Though I’d left Delilah behind for awhile, I was still, in a sense, writing that stereotype into my characters: Annabelle refused to cry, even in her saddest moments, convinced she had to be strong for everyone else; Adeline never admitted to any weakness, refusing the help of the people who loved her most. I had thought that writing such characters was a reclaiming of power and ownership, standing up to all the things that hurt Black women. But in writing these characters, I realized I was writing against myself. I was working so hard to make sure there was no hint of me, my feelings and my doubts and my fears, in any of my characters—not realizing that I was creating people who had no vulnerabilities or real, lived experiences. Who were nothing, really, at all.
I had always given myself a time limit for feeling anything other than forced happiness: I would allow myself, say, ten minutes to feel angry, and then chastise myself for that anger, believing I had let others get the best of me by forcing me to feel that way. In the interlude “Dad Was Mad,” Solange’s father talks about being in the back of a state trooper’s car with other Black kids, seeing KKK members spitting and throwing cans at them. As a child, he lived under the threat of racist violence every day, and it made him very angry.
I reflected on my anger toward my college classmates. I didn’t need to question that anger anymore—because I felt it was justified. I had spent so long being quiet; now I felt the urge to call people out if they hurt me, recognize and give voice to my anger. As I listened to Solange’s album, I felt free of the burden of shame for the first time in weeks. And I understood my emotions in a way I hadn’t been able to before. That night, with A Seat at the Table on repeat, I sat down and tried to give my characters the same thing I was finally allowing myself: the room to breathe, to be flawed, to discuss their feelings honestly instead of hiding them away like a dirty secret.
*
I am filled with hope when I see Black women like Solange fighting back against the mold others would impose on us, especially the stereotype of the stoic Black woman that I myself fell into writing. It gives me hope when fellow Black women—especially artists—seem to say, I am going to feel what I want to feel and be who I want to be, and I won’t apologize for it . Just as Solange’s album has inspired me of late, poet Morgan Parker has also helped me see the beauty in being unapologetically myself. My own feelings of weariness about the country that elected Donald Trump as president are validated in her work—particularly her poem “If You Are Over Staying Woke” : Don’t smile unless you want to. Sleep in. Don’t see the news. Remember what the world is like for white people. Both this poem and Solange’s song “Weary” perfectly encompass my feelings as a Black woman in America who loves her Blackness—despite how dangerous that love may be.
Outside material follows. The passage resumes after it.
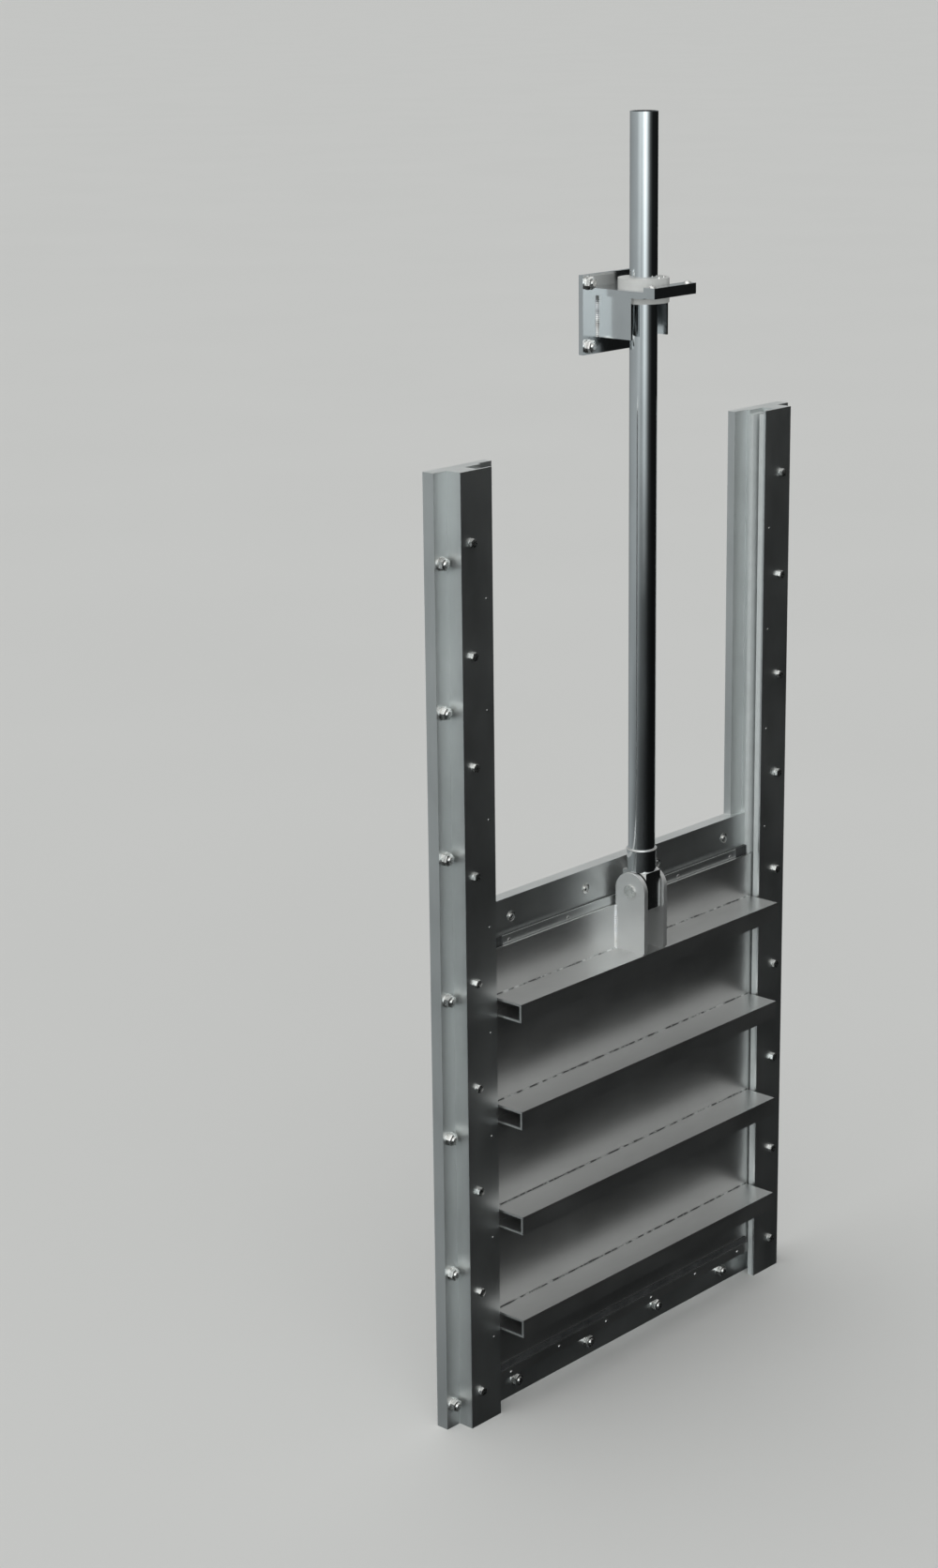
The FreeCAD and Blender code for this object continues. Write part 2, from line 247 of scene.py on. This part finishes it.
frame_tone, gate_tone = (0.73, 0.75, 0.745), (0.732, 0.736, 0.73)
stem_tone, bracket_tone = (0.76, 0.78, 0.79), (0.72, 0.735, 0.74)
bolt_tone, bush_tone, strip_tone = (0.86, 0.86, 0.84), (0.64, 0.64, 0.625), (0.6, 0.63, 0.63)
straw_and_blue = ((0.3, (0.72, 0.71, 0.68)), (0.5, (0.86, 0.87, 0.87)), (0.7, (0.74, 0.77, 0.8)))
# Rib-weld tones: the dark stop is painted shade standing for the shadow in the gap between gate plate and
# rib; the brighter stops are the weld metal.
gap_shade_and_bright = ((0.44, (0.2, 0.2, 0.2)), (0.52, (0.5, 0.51, 0.5)), (0.62, (0.85, 0.86, 0.85)))
upright_steel = rolled_steel("rolled_steel_upright", frame_tone, gloss=0.45, along="z", wave=0.12)
front_steel = rolled_steel("rolled_steel_front", frame_tone, gloss=0.37, along="z", wave=0.04)
level_steel = rolled_steel("rolled_steel_level", frame_tone, gloss=0.38, along="x")
gate_plate_steel = rolled_steel("gate_plate_steel", gate_tone, gloss=0.36, along="x")
lug_steel = rolled_steel("lug_steel", gate_tone, gloss=0.55, along="z", wave=0.05)
eye_steel = rolled_steel("eye_block_steel", gate_tone, gloss=0.19, along="z", wave=0.05)
bracket_steel = rolled_steel("bracket_plate_steel", bracket_tone, gloss=0.16, along="z", wave=0.1)
tube_steel = drawn_tube("drawn_tube_steel", stem_tone, gloss=0.085)
bolt_steel = bright_fastener("bright_bolt_steel", bolt_tone, gloss=0.26)
bead_steel = weld_steel("weld_bead_steel", straw_and_blue)
seam_steel = weld_steel("rib_weld_painted_shade_steel", gap_shade_and_bright)
bush_white = machined_plastic("turned_white_plastic", bush_tone, rough=0.42, turned=True)
strip_grey = machined_plastic("planed_strip_plastic", strip_tone, rough=0.38)
seal_black = moulded_rubber("seal_rubber_black")

node_finish = {
    upright_steel: ("base_left", "base_right", "guide_bar_left", "guide_bar_right", "guide_caps_left",
                    "guide_caps_right"),
    front_steel: ("front_plate_left", "front_plate_right"),
    level_steel: ("sill", "lintel", "lintel_clamp"),
    gate_plate_steel: ("gate_plate", "rib_1", "rib_2", "rib_3", "rib_4", "bottom_clamp"),
    lug_steel: ("lug_left", "lug_right"),
    eye_steel: ("stem_eye",),
    bolt_steel: ("clevis_pin",),
    bracket_steel: ("bracket_plate", "bracket_cheek_left", "bracket_cheek_right", "bracket_table",
                    "bracket_bar"),
    tube_steel: ("stem_tube", "stem_sleeve"),
    bush_white: ("stem_bush", "bush_ring"),
    strip_grey: ("slide_strip_left", "slide_strip_right", "seat_strip_left", "seat_strip_right"),
    seal_black: ("lintel_seal", "bottom_seal"),
}
for finish, names in node_finish.items():
    for name in names:
        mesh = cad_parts[name].data
        mesh.materials.clear()
        mesh.materials.append(finish)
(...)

Not long ago, when we were speaking about her poetry, Parker told me, “My work in life and in art is largely about knowledge of self. That sounds basic, but Black womanhood is one of those things people think they know all about . . . We’ve internalized so many messages about who we are and what our value to society is. So I take it as a serious endeavor to block out the noise and explore what is true about me and to me.” My hope is to do the same thing in my work. I aim to recognize but conquer the lingering self-doubt; the urge to make myself small or silent; the fear that if I write what is true, including my feelings, people won’t understand.
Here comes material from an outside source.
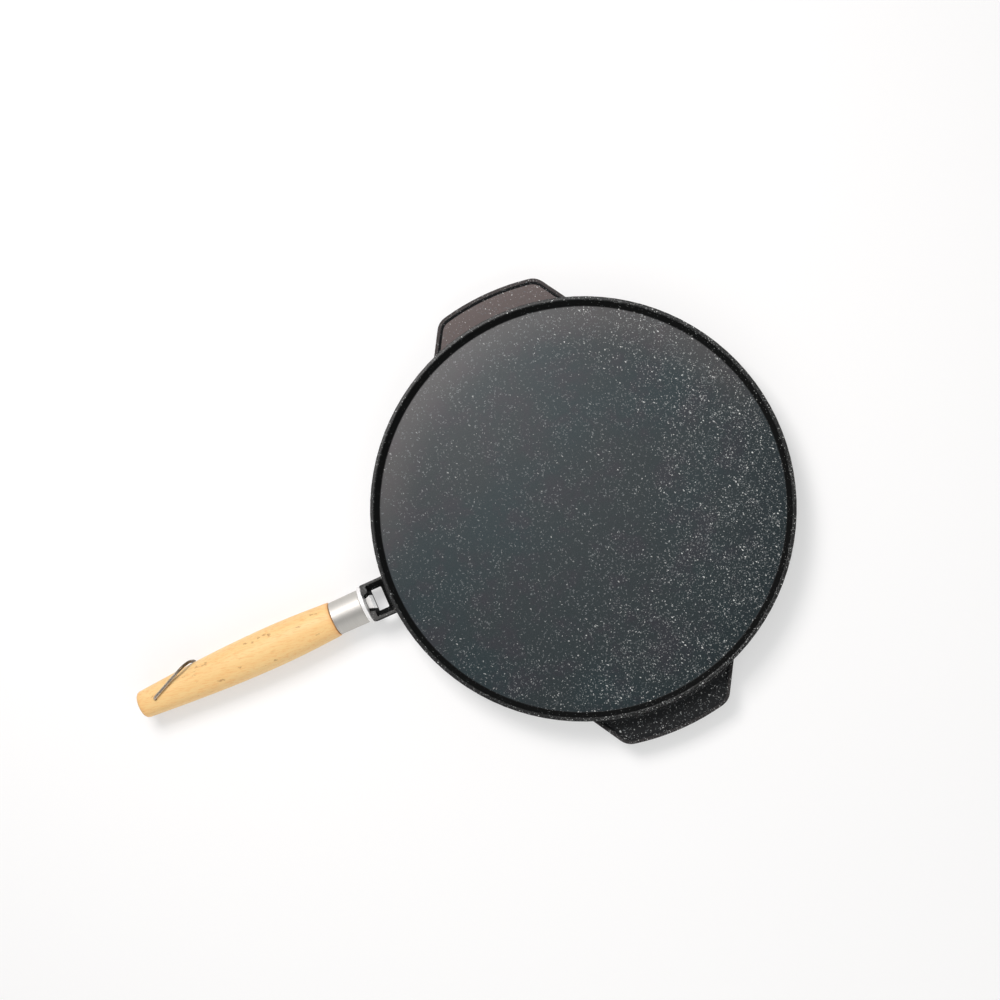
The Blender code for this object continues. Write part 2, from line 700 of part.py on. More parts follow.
def make_bail():
    """Bent wire loop whose two ends turn in the grip's cross hole."""
    leg_height = grip_radius(BAIL_AT - GRIP_SEAM) + BAIL_LIFT + WIRE_RADIUS
    stub_height = leg_height - BAIL_STUB
    corners = [
        (0.0, stub_height, 0.0),
        (0.0, leg_height, BAIL_EYE_BEND),
        (BAIL_LENGTH, leg_height, BAIL_CORNER_BEND),
        (BAIL_LENGTH, -leg_height, BAIL_CORNER_BEND),
        (0.0, -leg_height, BAIL_EYE_BEND),
        (0.0, -stub_height, 0.0),
    ]
    path = rounded(corners, steps=5, closed=False)
    curve = bpy.data.curves.new("hanging_bail", "CURVE")
    curve.dimensions = "3D"
    curve.bevel_depth = WIRE_RADIUS
    curve.bevel_resolution = 2
    curve.use_fill_caps = True
    spline = curve.splines.new("POLY")
    spline.points.add(len(path) - 1)
    for point, (x, z) in zip(spline.points, path):
        point.co = (x, 0.0, z, 1.0)
    bail = new_part(
        "hanging_bail",
        welded_mesh("hanging_bail", curve),
        pan_centre,
        (-BRACKET_REACH - BAIL_AT, 0.0, PARTING_HEIGHT),
        (0.0, 0.0, bail_angle()),
    )
    soften(bail, plated_steel("bright_wire"))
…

Now, I’m telling the story I always dreamed of telling. When I am feeling confident in myself and my work these days, I turn to Parker’s “Let Me Handle My Business, Damn” and the lines I run the streets sometimes they run me I’m the body of the queen of my hood filled up with bad wine bad drugs mu shu pork sick beats . As a writer, I relate to the power of owning who you are and celebrating it, even if it isn’t always understood. It is often necessary in trying to finish a piece of work. And as an emotional Black woman, it feels necessary for my survival in America today. There is such empowerment in knowing who you are, knowing it is almost enough.
*
Over the years, I had often returned to my character, Delilah, in an effort to rework what was already there—to no avail. Eventually I deleted everything except for her name. In the place of an insecure caricature, a girl hesitant to express her own feelings and opinions, I am now writing a young, quick-witted, Black disabled girl who falls in love and keeps herself. Her greatest love is not a romance, but the platonic love she shares with her best friend, Nicole.
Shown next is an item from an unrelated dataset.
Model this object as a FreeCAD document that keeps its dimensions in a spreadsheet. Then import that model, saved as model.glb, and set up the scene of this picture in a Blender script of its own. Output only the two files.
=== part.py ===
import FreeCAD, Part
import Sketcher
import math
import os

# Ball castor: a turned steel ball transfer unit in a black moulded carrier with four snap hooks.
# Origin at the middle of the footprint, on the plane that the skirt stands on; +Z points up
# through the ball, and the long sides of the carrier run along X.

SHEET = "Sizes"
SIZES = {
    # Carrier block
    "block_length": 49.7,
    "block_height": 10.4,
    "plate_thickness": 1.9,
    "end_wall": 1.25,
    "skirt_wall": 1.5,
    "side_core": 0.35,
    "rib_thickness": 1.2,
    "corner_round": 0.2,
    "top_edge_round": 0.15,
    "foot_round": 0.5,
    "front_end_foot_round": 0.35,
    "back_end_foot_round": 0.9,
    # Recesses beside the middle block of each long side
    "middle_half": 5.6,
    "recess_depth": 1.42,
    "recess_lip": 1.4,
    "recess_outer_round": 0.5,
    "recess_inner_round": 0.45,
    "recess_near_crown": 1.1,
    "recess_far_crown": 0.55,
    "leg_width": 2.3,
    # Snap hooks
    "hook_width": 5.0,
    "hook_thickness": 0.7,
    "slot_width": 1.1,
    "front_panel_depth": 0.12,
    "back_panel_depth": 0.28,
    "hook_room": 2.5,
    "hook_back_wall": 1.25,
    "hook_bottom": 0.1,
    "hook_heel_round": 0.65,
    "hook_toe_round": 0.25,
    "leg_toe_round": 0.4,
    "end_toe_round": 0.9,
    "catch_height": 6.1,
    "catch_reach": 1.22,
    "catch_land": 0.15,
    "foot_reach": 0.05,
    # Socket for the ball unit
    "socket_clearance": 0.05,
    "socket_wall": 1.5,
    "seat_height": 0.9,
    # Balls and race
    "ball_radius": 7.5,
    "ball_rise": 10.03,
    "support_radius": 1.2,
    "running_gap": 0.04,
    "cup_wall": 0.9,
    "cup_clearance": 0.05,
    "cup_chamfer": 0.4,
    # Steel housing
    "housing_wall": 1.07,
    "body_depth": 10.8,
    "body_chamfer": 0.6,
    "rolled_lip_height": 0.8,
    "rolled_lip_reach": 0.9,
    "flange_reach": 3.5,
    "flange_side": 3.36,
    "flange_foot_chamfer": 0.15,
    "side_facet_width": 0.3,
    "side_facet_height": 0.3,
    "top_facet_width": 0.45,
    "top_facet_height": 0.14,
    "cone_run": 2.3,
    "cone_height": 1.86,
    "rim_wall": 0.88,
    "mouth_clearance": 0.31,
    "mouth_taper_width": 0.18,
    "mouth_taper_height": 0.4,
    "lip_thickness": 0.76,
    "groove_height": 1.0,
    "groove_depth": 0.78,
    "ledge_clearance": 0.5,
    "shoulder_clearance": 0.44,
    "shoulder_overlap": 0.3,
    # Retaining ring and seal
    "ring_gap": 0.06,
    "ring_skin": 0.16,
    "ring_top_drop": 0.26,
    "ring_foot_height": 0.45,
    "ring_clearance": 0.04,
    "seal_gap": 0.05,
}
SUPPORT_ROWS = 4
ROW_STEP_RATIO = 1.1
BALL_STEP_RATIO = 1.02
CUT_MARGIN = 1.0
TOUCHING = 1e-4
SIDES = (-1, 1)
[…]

Once I allowed my characters the same agency I craved—to be vulnerable; to feel and express fury and fear and grief—I was able to create richer, more genuine stories. Now my work features characters with disabilities both physical and mental, who lead lives worth living. They are complex and unapologetic; they demand to be heard and respected. The new and improved Delilah is sarcastic, witty, and sure of herself. She calls out the strangers she catches staring at her, lets people know when she is upset, and feels proud of the body she is in. Characters like her, characters who ask for and embody all of the emotions and experiences I was both afraid to write and convinced I would never be talented enough to pull off, feel genuine to me—like sisters and friends I could meet one day.
I have the poetry and music of Black women to thank for how empowered I now feel in my own creative life. Solange, Morgan Parker, and many other artists have helped me resist the long-held notion that I must hide who I am, suppress what I feel. They have launched, for me, a journey of learning how to live with my emotions; how to own them, guilt-free, and create stories and characters that work against self-denying stereotypes. I am my proudest and my most emotional in the moments when I sit down on the brown couch in my living room to write each day, music blasting from my phone as I give life to a girl who knows grief and a boy well aware of all he has to lose. It’s a joy to give my characters the same wild freedom I am finally allowing myself. I know I am doing the work necessary to becoming a better person and a better creative, the person I truly know myself to be: a writer, healing and healer, a creator of better worlds.